* [Exercise]:
Return the lines from the one that contains "for node_name, node_solids" through the one that contains "obj.matrix_world = world", both included, exactly as written and with nothing added.

* [Data block]:
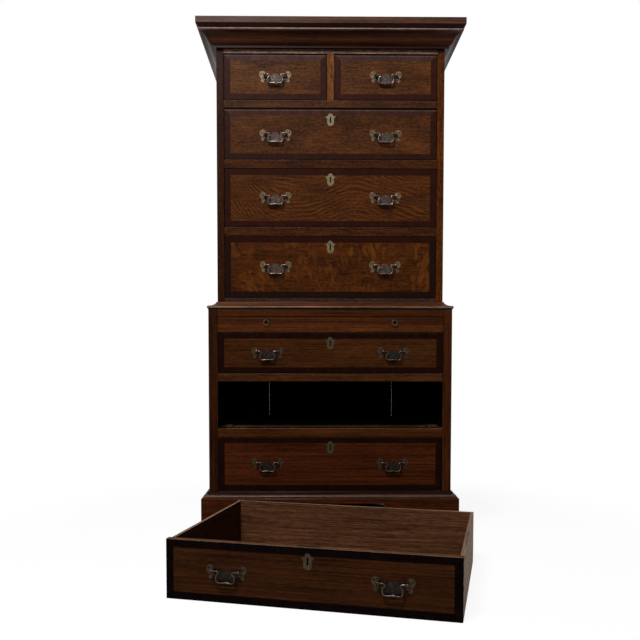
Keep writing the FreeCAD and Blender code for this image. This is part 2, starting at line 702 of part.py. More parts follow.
def post(x, z):
    """Turned post: collar on the plate, neck, bored knob, and a shank through the front to its nut."""
    centre = Vector(x, -POST_REACH, z)
    collar = rod(COLLAR_R, Vector(x, -PLATE_T, z), Vector(x, -PLATE_T - 1.4, z))
    neck = rod(POST_R, Vector(x, -PLATE_T, z), Vector(x, -POST_REACH + KNOB_R * 0.72, z))
    knob = Part.makeSphere(KNOB_R, centre)
    shank = rod(SHANK_R, Vector(x, -PLATE_T, z), Vector(x, FRONT_T + NUT_T + 2, z))
    bore = rod(BAIL_R + PIN_GAP, centre - Vector(KNOB_R + 1, 0, 0), centre + Vector(KNOB_R + 1, 0, 0))
    whole = collar.fuse([neck, knob, shank]).removeSplitter().cut(bore)
    nut = board(x - NUT / 2, x + NUT / 2, FRONT_T, FRONT_T + NUT_T, z - NUT / 2, z + NUT / 2)
    nut = nut.cut(rod(SHANK_R, Vector(x, FRONT_T - 1, z), Vector(x, FRONT_T + NUT_T + 1, z)))
    return [whole.Solids[0], nut.Solids[0]]


def escutcheon(z):
    """Shield with a knob at its head and a pointed ear on each side, around the keyhole."""
    right = [
        Vector(8.2, 15.0),
        (Vector(12.0, 10.8), Vector(19.5, 12.0)),
        (Vector(15.2, 5.6), Vector(10.8, 0.5)),
        (Vector(12.6, -6.0), Vector(11.4, -13.0)),
    ]
    steps = both_halves(Vector(0, 21.5), right, Vector(0, -23.5), 0, z)
    plate = prism(steps, Vector(0, -SCUTCHEON_T, 0))
    pins = [rod(PIN_R, Vector(0, -3, z + up), Vector(0, 1, z + up)) for up in PIN_RISE]
    return plate.cut([keyhole(z, -SCUTCHEON_T - 1, 1)] + pins).Solids[0]


def lock_case(height):
    """Iron and brass lock let into the back of the front, open at the top for its bolt."""
    y0 = FRONT_T - LOCK_T
    case = board(-LOCK_W / 2, LOCK_W / 2, y0, FRONT_T, height - LOCK_H, height)
    half_w = BOLT_W / 2 + BOLT_GAP
    half_t = BOLT_T / 2 + BOLT_GAP
    mid_y = FRONT_T - LOCK_T / 2
    way = board(-half_w, half_w, mid_y - half_t, mid_y + half_t, height - BOLT_H - BOLT_GAP, height + 1)
    return case.cut(way).Solids[0]


def lock_bolt(height):
    mid_y = FRONT_T - LOCK_T / 2
    top = height - BOLT_GAP
    return board(-BOLT_W / 2, BOLT_W / 2, mid_y - BOLT_T / 2, mid_y + BOLT_T / 2, height - BOLT_H, top)


def make_drawer(name, open_w, open_h, depth, handles, rise, locked, place):
    """All nodes of one drawer: built with its front at Y = 0 and its foot at Z = 0, then placed."""
    half_w = open_w / 2 - SIDE_GAP
    height = open_h - TOP_GAP - RUN_GAP
    post_z = height / 2 + rise
    nodes = {
        name + "_front": drawer_front(half_w, height, handles, post_z, locked),
        name + "_box": drawer_box(half_w, height, depth),
    }
    brasses = []
    for x in handles:
        brasses.append(back_plate(x, post_z))
        brasses += post(x - POST_SPACING / 2, post_z)
        brasses += post(x + POST_SPACING / 2, post_z)
    if locked:
        brasses.append(escutcheon(height - SCUTCHEON_DROP))
        brasses.append(lock_case(height))
        nodes[name + "_lock_bolt"] = [lock_bolt(height)]
    nodes[name + "_brasses"] = brasses
    labels = ("_bail",) if len(handles) == 1 else ("_bail_left", "_bail_right")
    for x, label in zip(handles, labels):
        nodes[name + label] = [bail(x, post_z)]
    for solids in nodes.values():
        for solid in solids:
            solid.Placement = place.multiply(solid.Placement)
    return nodes


def in_case(x, front, z):
    """Where a closed drawer stands: on its runners, flush with the front."""
    return Placement(Vector(x, front, z + RUN_GAP), Rotation())


# ---- brushing slide ----------------------------------------------------------------------------------------

def slide_top():
    return SLIDE_Z + SLIDE_OPEN - TOP_GAP


def brushing_slide():
    """A thin board with a deeper strip along its front edge."""
    half = LOW_OPEN_X - SIDE_GAP
    top = slide_top()
    edge = board(-half, half, 0, SLIDE_EDGE, SLIDE_Z + RUN_GAP, top)
    top_board = board(-half, half, SLIDE_EDGE, SLIDE_BACK_Y, top - SLIDE_T, top)
    holes = []
    for side in (-1, 1):
        at = Vector(side * RING_X, -1, ring_eye_z())
        holes.append(rod(SHANK_R + SHANK_GAP, at, at + Vector(0, SLIDE_EDGE - 4, 0)))
    return [edge.cut(holes).Solids[0], top_board]


def ring_eye_z():
    return SLIDE_Z + SLIDE_OPEN * 0.60


def slide_brasses():
    """For each pull a round plate and a post that ends in an eye."""
    solids = []
    for side in (-1, 1):
        x = side * RING_X
        z = ring_eye_z()
        plate = rod(9.0, Vector(x, 0, z), Vector(x, -SCUTCHEON_T, z))
        plate = plate.cut(rod(SHANK_R + SHANK_GAP, Vector(x, -3, z), Vector(x, 1, z)))
        stem = rod(SHANK_R, Vector(x, SLIDE_EDGE - 6, z), Vector(x, -RING_REACH + EYE_R * 0.8, z))
        eye = rod(EYE_R, Vector(x - EYE_T / 2, -RING_REACH, z), Vector(x + EYE_T / 2, -RING_REACH, z))
        hole_r = RING_WIRE + EYE_GAP
        hole = rod(hole_r, Vector(x - EYE_T, -RING_REACH, z), Vector(x + EYE_T, -RING_REACH, z))
        solids += [plate.Solids[0], stem.fuse(eye).cut(hole).Solids[0]]
    return solids


def ring(side):
    centre = Vector(side * RING_X, -RING_REACH, ring_eye_z() - RING_R)
    return Part.makeTorus(RING_R, RING_WIRE, centre, Vector(0, 1, 0))


# ---- the whole object ----------------------------------------------------------------------------------------

def build():
    nodes = {
        "bracket_base": bracket_base(),
        "base_moulding": base_moulding(),
        "lower_sides": case_sides(LOW_WIDTH / 2, 0, BASE_H, LOW_TOP),
        "lower_face_frame": lower_face_frame(),
        "lower_inner_boards": lower_inner_boards(),
        "lower_back_boards": back_boards(LOW_IN_X, BASE_H, LOW_TOP),
        "waist_moulding": waist_moulding(),
        "upper_sides": case_sides(UP_WIDTH / 2, UP_FRONT, LOW_TOP, UP_TOP),
        "upper_face_frame": upper_face_frame(),
        "upper_inner_boards": upper_inner_boards(),
        "upper_back_boards": back_boards(UP_IN_X, LOW_TOP, UP_TOP),
        "cornice": cornice(),
        "brushing_slide": brushing_slide(),
        "slide_brasses": slide_brasses(),
        "slide_ring_left": [ring(-1)],
        "slide_ring_right": [ring(1)],
    }
    low_depth = DRAWER_BACK_Y
    up_depth = DRAWER_BACK_Y - UP_FRONT
    low_handles = (-LONG_HANDLE_X, LONG_HANDLE_X)
    up_handles = (-UP_HANDLE_X, UP_HANDLE_X)
    long_low = 2 * LOW_OPEN_X
    long_up = 2 * UP_OPEN_X
    turn = Rotation(Vector(0, 0, 1), -LOOSE_TURN)
    on_floor = Placement(Vector(LOOSE_X, LOOSE_Y, 0), turn)
    rise = HANDLE_RISE
    drawers = [
        ("short_left", SHORT_OPEN_W, SHORT_OPEN, up_depth, (0,), rise, False,
         in_case(-SHORT_X, UP_FRONT, SHORT_Z)),
        ("short_right", SHORT_OPEN_W, SHORT_OPEN, up_depth, (0,), rise, False,
         in_case(SHORT_X, UP_FRONT, SHORT_Z)),
        ("upper_top", long_up, UP_TOP_OPEN, up_depth, up_handles, TOP_HANDLE_RISE, True,
         in_case(0, UP_FRONT, UP_TOP_Z)),
        ("upper_middle", long_up, UP_MIDDLE_OPEN, up_depth, up_handles, rise, True,
         in_case(0, UP_FRONT, UP_MIDDLE_Z)),
        ("upper_bottom", long_up, UP_BOTTOM_OPEN, up_depth, up_handles, rise, True,
         in_case(0, UP_FRONT, UP_BOTTOM_Z)),
        ("lower_top", long_low, TOP_OPEN, low_depth, low_handles, rise, True, in_case(0, 0, TOP_Z)),
        ("loose", long_low, MIDDLE_OPEN, low_depth, low_handles, rise, True, on_floor),
        ("lower_bottom", long_low, BOTTOM_OPEN, low_depth, low_handles, rise, True, in_case(0, 0, BOTTOM_Z)),
    ]
    for drawer in drawers:
        nodes.update(make_drawer(*drawer))
    return nodes


os.makedirs("parts", exist_ok=True)
for node_name, node_solids in build().items():
    save(node_name, node_solids)
    print(node_name, len(node_solids), "solids")
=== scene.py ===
# %% [markdown]
# # Chest on chest: the looks
# The frame holds every board, drawer and brass of the chest as plain CAD pieces, already in place and
# grouped into the bodies that move. This lesson dresses them. Each wooden piece is taken apart into its
# boards, because on the real chest every board has a grain of its own that runs along its length.

# %% Load the frame
import math
import random

import bmesh
import bpy
from mathutils import Matrix, Vector


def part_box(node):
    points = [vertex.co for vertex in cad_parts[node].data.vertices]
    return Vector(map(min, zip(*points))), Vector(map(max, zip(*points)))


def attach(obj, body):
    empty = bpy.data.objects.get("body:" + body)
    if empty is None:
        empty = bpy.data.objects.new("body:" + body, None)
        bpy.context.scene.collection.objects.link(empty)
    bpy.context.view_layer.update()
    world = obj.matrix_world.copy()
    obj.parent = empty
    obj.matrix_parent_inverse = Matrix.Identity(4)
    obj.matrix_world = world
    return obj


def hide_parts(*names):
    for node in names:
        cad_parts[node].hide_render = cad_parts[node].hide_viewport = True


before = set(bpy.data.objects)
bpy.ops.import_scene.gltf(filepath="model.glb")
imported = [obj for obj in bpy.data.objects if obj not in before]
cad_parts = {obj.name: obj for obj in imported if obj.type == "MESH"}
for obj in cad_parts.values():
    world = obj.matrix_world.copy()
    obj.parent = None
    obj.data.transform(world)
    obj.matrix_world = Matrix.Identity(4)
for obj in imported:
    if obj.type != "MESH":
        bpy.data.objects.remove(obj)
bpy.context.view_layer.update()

MM = 0.001
random.seed(1760)

# %% [markdown]
# ## Colours and nodes
# Finishers name colours, so the values below are the usual six-digit ones. The shader works with
# linear light, and one function turns one into the other. A second function adds a node with its
# settings and links, so that each material reads as a list of steps.

# %% Helpers for materials
def linear(code):
    """Six-digit colour to linear red, green, blue and alpha."""
    channels = [int(code[i:i + 2], 16) / 255 for i in (0, 2, 4)]
    return tuple(c / 12.92 if c <= 0.04045 else ((c + 0.055) / 1.055) ** 2.4 for c in channels) + (1.0,)


def add(tree, kind, inputs=None, stops=(), **settings):
    """A new node. inputs maps a socket's name or number to a value, a socket, or a node (its first
    output); stops are the places and colours of a colour ramp."""
    node = tree.nodes.new(kind)
    for key, value in settings.items():
        setattr(node, key, value)
    for key, value in (inputs or {}).items():
        if isinstance(value, bpy.types.Node):
            value = value.outputs[0]
        if isinstance(value, bpy.types.NodeSocket):
            tree.links.new(value, node.inputs[key])
        else:
            node.inputs[key].default_value = value
    for place, shade in stops[2:]:
        node.color_ramp.elements.new(place)
    for element, (place, shade) in zip(node.color_ramp.elements if stops else (), stops):
        element.position = place
        element.color = (shade, shade, shade, 1) if isinstance(shade, float) else shade
    return node


def new_material(name):
    """An empty material, its tree and its output node."""
    material = bpy.data.materials.new(name)
    material.use_nodes = True
    material.node_tree.nodes.clear()
    return material, material.node_tree, material.node_tree.nodes.new("ShaderNodeOutputMaterial")


print("the half tone 808080 is", round(linear("808080")[0], 3), "in linear light")

# %% [markdown]
# ## Wood
# A board's look has a few layers: fibres some millimetres wide and many times as long, finer lines
# between them, soft clouds where stain soaked in unevenly, and open pores filled with dark wax. Each
# layer is one noise, drawn out by its size along, across and through the board, in real millimetres.
# The boards carry the attributes, made further down: "grain" is the place in the board in metres,
# "luck" three random numbers that set boards apart, "stain" the colour the board took, and "worn" marks
# edges rubbed by hands.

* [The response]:
for node_name, node_solids in build().items():
    save(node_name, node_solids)
    print(node_name, len(node_solids), "solids")
=== scene.py ===
# %% [markdown]
# # Chest on chest: the looks
# The frame holds every board, drawer and brass of the chest as plain CAD pieces, already in place and
# grouped into the bodies that move. This lesson dresses them. Each wooden piece is taken apart into its
# boards, because on the real chest every board has a grain of its own that runs along its length.

# %% Load the frame
import math
import random

import bmesh
import bpy
from mathutils import Matrix, Vector


def part_box(node):
    points = [vertex.co for vertex in cad_parts[node].data.vertices]
    return Vector(map(min, zip(*points))), Vector(map(max, zip(*points)))


def attach(obj, body):
    empty = bpy.data.objects.get("body:" + body)
    if empty is None:
        empty = bpy.data.objects.new("body:" + body, None)
        bpy.context.scene.collection.objects.link(empty)
    bpy.context.view_layer.update()
    world = obj.matrix_world.copy()
    obj.parent = empty
    obj.matrix_parent_inverse = Matrix.Identity(4)
    obj.matrix_world = world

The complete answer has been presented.